Collect all lines from the listing that include the string "Identity".
··· RAW DATA ···
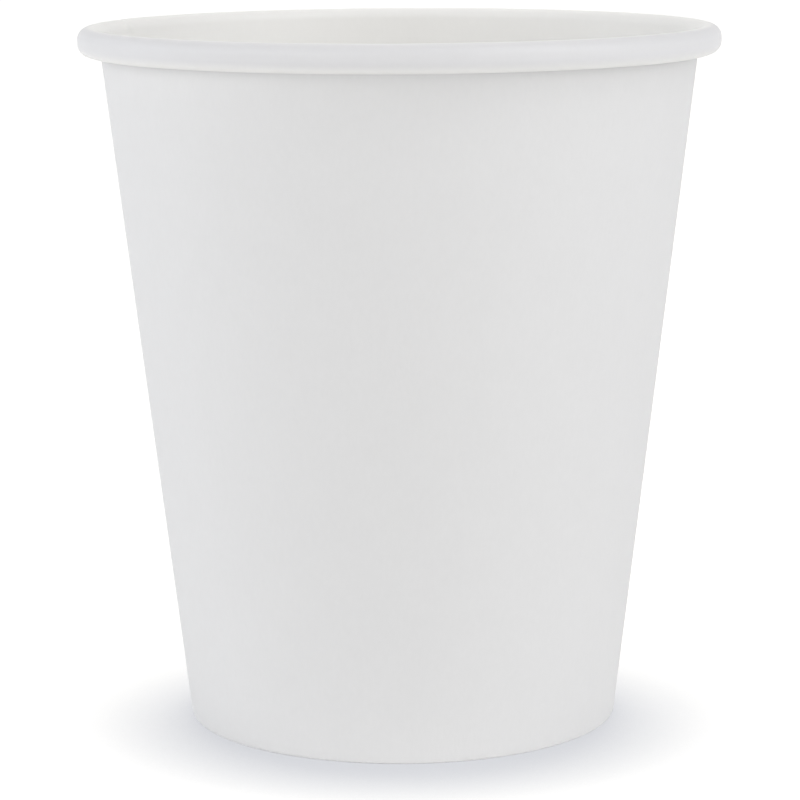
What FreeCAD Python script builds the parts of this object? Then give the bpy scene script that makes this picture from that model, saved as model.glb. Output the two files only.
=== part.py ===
import FreeCAD, Part
import math
import os

# A plain paper cup for hot drinks, standing on its foot. Sizes are in millimetres, +Z is up,
# and the origin is the centre of the foot's resting plane, on the axis of the cup.
#
# It is glued up from two pieces of board, as the real cup is.
# side_wall: one fan-shaped blank, wrapped into a cone. Its straight edges overlap in a side
# seam just behind the left-hand side (-X), its top edge is rolled outwards into the rim, and
# its bottom edge is folded inwards and up over the skirt of the bottom.
# bottom_disc: one round blank, drawn into a shallow cap. Its skirt points down and is held
# between the wall and the folded edge.

# Overall sizes
rim_diameter = 90.0
cup_height = 98.5
base_diameter = 61.0    # outer face of the wall, carried down to the resting plane

# Board
wall_board = 0.35
bottom_board = 0.30

# Rolled rim
roll_width = 3.3
roll_side = 0.6         # straight stretch down the outside of the roll
roll_gap = 0.10         # between the wall and the edge that is tucked up inside the roll
tuck_length = 0.9

# Foot
recess_depth = 7.5      # resting plane to the underside of the bottom
fold_gap = 0.7          # raw edge of the fold to the underside of the bottom
fold_inner_radius = 0.05
disc_bend_radius = 0.5  # middle of the board, where the bottom turns down into its skirt
skirt_gap = 0.15        # raw edge of the skirt to the inside of the fold

# Side seam
seam_direction = 165.0  # degrees round from +X towards +Y
seam_overlap = 7.5      # this, the ramp and the relief run round the wall, at the roll's centre
seam_ramp = 2.0         # over which the outer flap rises onto the inner flap
seam_press_start = 1.2  # the flaps are pressed to one thickness below this height
seam_press_length = 3.0
seam_relief = 1.0       # past the outer flap, before the rim's edge is tucked up again

# Sizes that follow from those above
roll_radius = roll_width / 2
roll_centre = FreeCAD.Vector(rim_diameter / 2 - roll_radius, 0, cup_height - roll_radius)


def wall_slope():
    """Angle of the wall from the vertical: its outer face leaves the base and runs tangent
    to the inside of the roll."""
    across = roll_centre.x - base_diameter / 2
    up = roll_centre.z
    reach = math.hypot(across, up)
    return math.atan2(across, up) - math.asin((roll_radius - wall_board) / reach)


slope = wall_slope()
along_wall = FreeCAD.Vector(math.sin(slope), 0, math.cos(slope))
into_cup = FreeCAD.Vector(-math.cos(slope), 0, math.sin(slope))


def cone_radius(height, depth):
    """Radius of the cone that lies a depth inside the wall's outer face."""
    return base_diameter / 2 + height * math.tan(slope) - depth / math.cos(slope)


def unit(angle):
    return FreeCAD.Vector(math.cos(angle), 0, math.sin(angle))


# A strip of board, seen edge on in the XZ plane, is a start and a list of moves along the
# middle of its thickness. A place on it is a point and a heading.

def straight(length):
    return ("straight", length, 0.0)


def bend(angle, radius):
    """A turn of the middle line. A positive angle turns left."""
    return ("bend", angle, radius)


def follow(place, move):
    """The place after one move."""
    point, heading = place
    kind, amount, radius = move
    if kind == "straight":
        return point + unit(heading) * amount, heading
    side = math.copysign(math.pi / 2, amount)
    centre = point + unit(heading + side) * radius
    turned = heading + amount
    return centre - unit(turned + side) * radius, turned


def beside(place, offset):
    """The point that far to the left of a place."""
    point, heading = place
    return point + unit(heading + math.pi / 2) * offset


def face_edges(start, moves, offset):
    """The line that runs beside the moves, as edges, and the place where they end."""
    edges = []
    place = start
    for move in moves:
        kind, amount, radius = move
        end = follow(place, move)
        first, last = beside(place, offset), beside(end, offset)
        if kind == "bend":
            middle = beside(follow(place, (kind, amount / 2, radius)), offset)
            edges.append(Part.Arc(first, middle, last).toShape())
        else:
            edges.append(Part.LineSegment(first, last).toShape())
        place = end
    return edges, place


def board_outline(start, moves, thickness):
    """The closed outline of a strip of board that follows the moves."""
    left, end = face_edges(start, moves, thickness / 2)
    right, end = face_edges(start, moves, -thickness / 2)
    raw_edges = [
        Part.LineSegment(beside(place, thickness / 2), beside(place, -thickness / 2)).toShape()
        for place in (start, end)
    ]
    return Part.Wire(Part.sortEdges(left + right + raw_edges)[0])


# The wall's strip starts at the raw edge inside the foot, goes down, turns under the skirt,
# climbs the wall, rolls over outwards and ends tucked up inside the roll. A shift moves the
# strip outwards, off the inner flap of the seam, above where the flaps are pressed together.
# The same shift takes it inwards in the roll, where the outer flap is the inner turn.

fold_radius = fold_inner_radius + wall_board / 2
fold_spacing = wall_board + bottom_board
fold_flat = (fold_spacing - 2 * fold_radius) / math.cos(slope)
fold_height = recess_depth - fold_gap
roll_middle_radius = roll_radius - wall_board / 2
quarter = math.pi / 2


def tuck_radius():
    """Middle radius of the last turn of the roll, which ends beside the wall."""
    drop = roll_side + roll_middle_radius
    room = roll_middle_radius + drop * math.sin(slope) - wall_board - roll_gap
    return room / (1 + math.sin(slope))


def fold_moves():
    """From the raw edge in the foot, down and round the end of the skirt, to the wall."""
    corner_rise = wall_board / 2 + fold_radius * (1 + math.sin(slope))
    return [
        straight((fold_height - corner_rise) / math.cos(slope)),
        bend(quarter + slope, fold_radius),
        straight(fold_flat),
        bend(quarter - slope, fold_radius),
    ]


def wall_foot():
    """Where the fold ends and the wall starts to climb, on the middle of the board."""
    height = wall_board / 2 + fold_radius * (1 - math.sin(slope))
    return FreeCAD.Vector(cone_radius(height, wall_board / 2), 0, height)


def fold_start():
    """The middle of the raw edge in the foot, pointing down."""
    downwards = -quarter - slope
    place = (FreeCAD.Vector(), downwards)
    for move in fold_moves():
        place = follow(place, move)
    return wall_foot() - place[0], downwards


def climb_moves(shift):
    """Up the wall, to where the roll begins."""
    roll_begins = roll_centre + into_cup * roll_middle_radius
    whole = (roll_begins - wall_foot()).dot(along_wall)
    below = (seam_press_start - wall_foot().z) / math.cos(slope)
    above = whole - below - seam_press_length
    if shift == 0:
        # Two moves here too, so that the ramp joins outlines of as many edges.
        step = [straight(seam_press_length / 2)] * 2
    else:
        turn = 2 * math.atan(shift / seam_press_length)
        radius = seam_press_length / 2 / math.sin(turn)
        step = [bend(-turn, radius), bend(turn, radius)]
    return [straight(below)] + step + [straight(above)]


def roll_moves(shift, turn_left_out):
    """Over the top, down the outside and in under, short of the last turn by that angle."""
    radius = roll_middle_radius - shift
    last_turn = quarter + slope - turn_left_out
    moves = [
        bend(-2 * quarter + slope, radius),
        straight(roll_side),
        bend(-quarter, radius),
        bend(-last_turn, tuck_radius() - shift),
    ]
    if turn_left_out == 0:
        moves.append(straight(tuck_length))
    return moves


def wall_outline(shift=0.0, turn_left_out=0.0):
    moves = fold_moves() + climb_moves(shift) + roll_moves(shift, turn_left_out)
    return board_outline(fold_start(), moves, wall_board)


def swept(outline, first_angle, last_angle):
    """The outline, carried round the axis from one angle to another, in degrees."""
    axis = FreeCAD.Vector(0, 0, 1)
    face = Part.Face(outline)
    face.rotate(FreeCAD.Vector(), axis, first_angle)
    return face.revolve(FreeCAD.Vector(), axis, last_angle - first_angle)


def turned(outline, angle):
    copy = outline.copy()
    copy.rotate(FreeCAD.Vector(), FreeCAD.Vector(0, 0, 1), angle)
    return copy


def side_wall():
    seam_radius = cone_radius(roll_centre.z, 0)
    degrees_per_mm = math.degrees(1 / seam_radius)
    inner_edge = seam_direction - seam_overlap / 2 * degrees_per_mm
    outer_edge = seam_direction + seam_overlap / 2 * degrees_per_mm
    ramp_start = inner_edge - seam_ramp * degrees_per_mm
    relief_end = outer_edge + seam_relief * degrees_per_mm

    # Inside the roll the inner flap stops short, to leave room for the outer one.
    room = wall_board / (tuck_radius() + wall_board / 2)
    cut_back = math.acos(1 - room)

    plain = wall_outline()
    raised = wall_outline(shift=wall_board)
    once_round = swept(plain, relief_end, ramp_start + 360)
    inner_flap = swept(wall_outline(turn_left_out=cut_back), inner_edge, relief_end)
    outer_flap = swept(raised, inner_edge, outer_edge)
    ramp_sides = [turned(plain, ramp_start), turned(raised, inner_edge)]
    ramp = Part.makeLoft(ramp_sides, True, True)
    return once_round.fuse([inner_flap, outer_flap, ramp]).removeSplitter()


def bottom_disc():
    disc_height = recess_depth + bottom_board / 2
    bend_height = disc_height - disc_bend_radius
    skirt_depth = wall_board + bottom_board / 2
    disc_radius = cone_radius(bend_height, skirt_depth + disc_bend_radius)
    skirt_top = bend_height - disc_bend_radius * math.sin(slope)
    skirt_bottom = wall_board + skirt_gap
    moves = [
        straight(disc_radius),
        bend(-quarter - slope, disc_bend_radius),
        straight((skirt_top - skirt_bottom) / math.cos(slope)),
    ]
    start = (FreeCAD.Vector(0, 0, disc_height), 0.0)
    return swept(board_outline(start, moves, bottom_board), 0, 360)


os.makedirs("parts", exist_ok=True)
for name, shape in (("side_wall", side_wall()), ("bottom_disc", bottom_disc())):
    solids = shape.Solids
    print(name, "solids", len(solids), "valid", shape.isValid(), "volume", round(shape.Volume, 2))
    solids[0].exportStep(f"parts/{name}.step")
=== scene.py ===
import math
import bmesh
import bpy
from mathutils import Matrix, Vector


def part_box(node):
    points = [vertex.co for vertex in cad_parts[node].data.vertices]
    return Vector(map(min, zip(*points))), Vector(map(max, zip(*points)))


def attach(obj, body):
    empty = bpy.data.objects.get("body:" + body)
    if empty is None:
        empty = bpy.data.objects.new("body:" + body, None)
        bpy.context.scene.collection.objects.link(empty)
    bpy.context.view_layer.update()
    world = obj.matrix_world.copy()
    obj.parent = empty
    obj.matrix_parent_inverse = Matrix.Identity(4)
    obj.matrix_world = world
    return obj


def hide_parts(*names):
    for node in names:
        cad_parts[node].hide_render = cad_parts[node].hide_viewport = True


# A plain white paper cup for hot drinks, glued up from two pieces of board. Metres, +Z is up,
# and the foot stands on the floor at the origin. Each piece of board is drawn edge on as a line
# that runs and bends, and that outline is spun round the axis of the cup.

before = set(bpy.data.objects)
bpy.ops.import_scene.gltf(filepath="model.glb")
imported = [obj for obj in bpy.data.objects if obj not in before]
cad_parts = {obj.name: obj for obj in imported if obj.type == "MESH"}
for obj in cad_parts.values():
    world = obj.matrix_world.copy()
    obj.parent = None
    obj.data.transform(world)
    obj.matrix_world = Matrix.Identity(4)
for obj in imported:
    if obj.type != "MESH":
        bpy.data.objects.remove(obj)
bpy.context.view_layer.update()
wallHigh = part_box("side_wall")[1]
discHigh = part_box("bottom_disc")[1]

mm = 0.001
quarterTurn = math.pi / 2
mergeDistance = 0.003 * mm
sharpAngle = math.radians(38)

cup = {
    "rimRadius": wallHigh.x,
    "height": wallHigh.z,
    "baseRadius": 30.5 * mm,    # outer face of the wall, carried down to the floor
    "floorHeight": discHigh.z,  # top of the bottom piece
    "wallBoard": 0.35 * mm,
    "bottomBoard": 0.30 * mm,
    "wedges": 16,               # away from the seam the wall is one wedge and its copies
    "wedgeSteps": 30,
}

roll = {
    "width": 3.3 * mm,
    "side": 0.6 * mm,          # straight stretch down the outside
    "gap": 0.1 * mm,           # between the wall and the tucked edge
    "tuck": 0.9 * mm,
    "paintedShadeFrom": (0.4, 0.65),   # shares of the turn over the top in which the painted shade of the roll fades in
    "paintedShadeTo": (0.05, 0.7),     # shares of the turn underneath in which it fades out, leaving a lighter underside as painted light
}

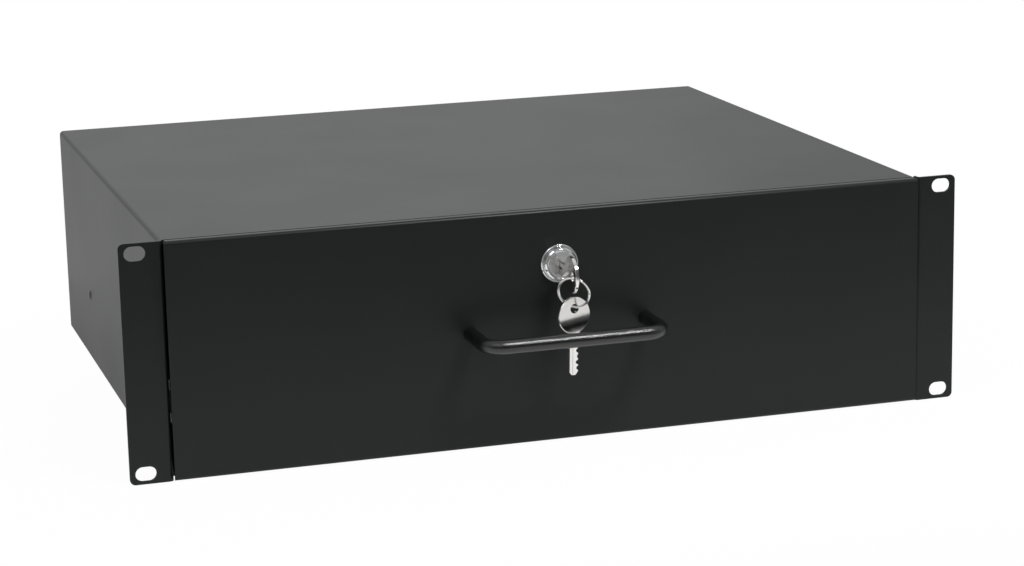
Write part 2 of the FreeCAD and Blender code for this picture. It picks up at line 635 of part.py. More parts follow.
···
RESULT FOR THIS EXERCISE ::
    obj.matrix_parent_inverse = Matrix.Identity(4)
    obj.matrix_world = Matrix.Identity(4)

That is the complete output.